En parallèle se développe une presse vidéoludique florissante, les magazines essaiment à droite et à gauche, spécialisés en tout et n'importe quoi. On commence à claquer son argent de poche dans les belles revues en papier glacé pour s'informer, savoir où investir les 400 francs parentaux dans une cartouche neuve pour son prochain anniversaire, et puis on devient peu à peu accro aux photos d'écrans de jeux exotique et toutes les news en provenance du Soleil Levant.
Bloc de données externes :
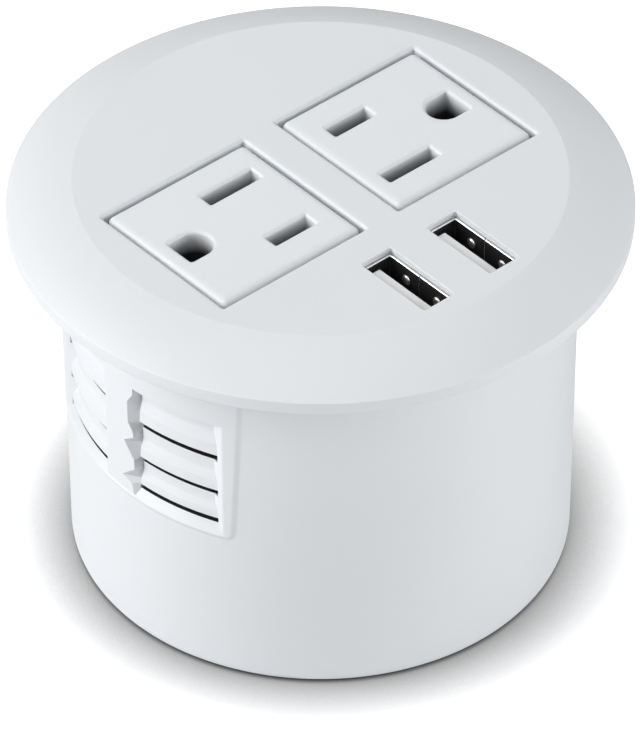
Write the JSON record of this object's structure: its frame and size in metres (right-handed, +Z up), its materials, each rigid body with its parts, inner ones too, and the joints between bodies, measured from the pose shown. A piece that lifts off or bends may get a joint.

On apprend l'existence d'une machine incroyable, une vraie petite borne d'arcade uniquement vendue au Japon : la NEC PC Engine. Coup de foudre immédiat pour cette machine visuellement du niveau de la Megadrive mais infiniment plus exotique, plus proche de ce qui nous passionne au Club Do'. Quelques mois de patience encore et un beau jour, on a enfin la bête en mains. Et pas pour jouer à n'importe quoi, non Monsieur, ce luxueux pad avec autofire et câble de 30 cm, on va l'utiliser avec le plus gros hit disponible du système : Super Star Soldier.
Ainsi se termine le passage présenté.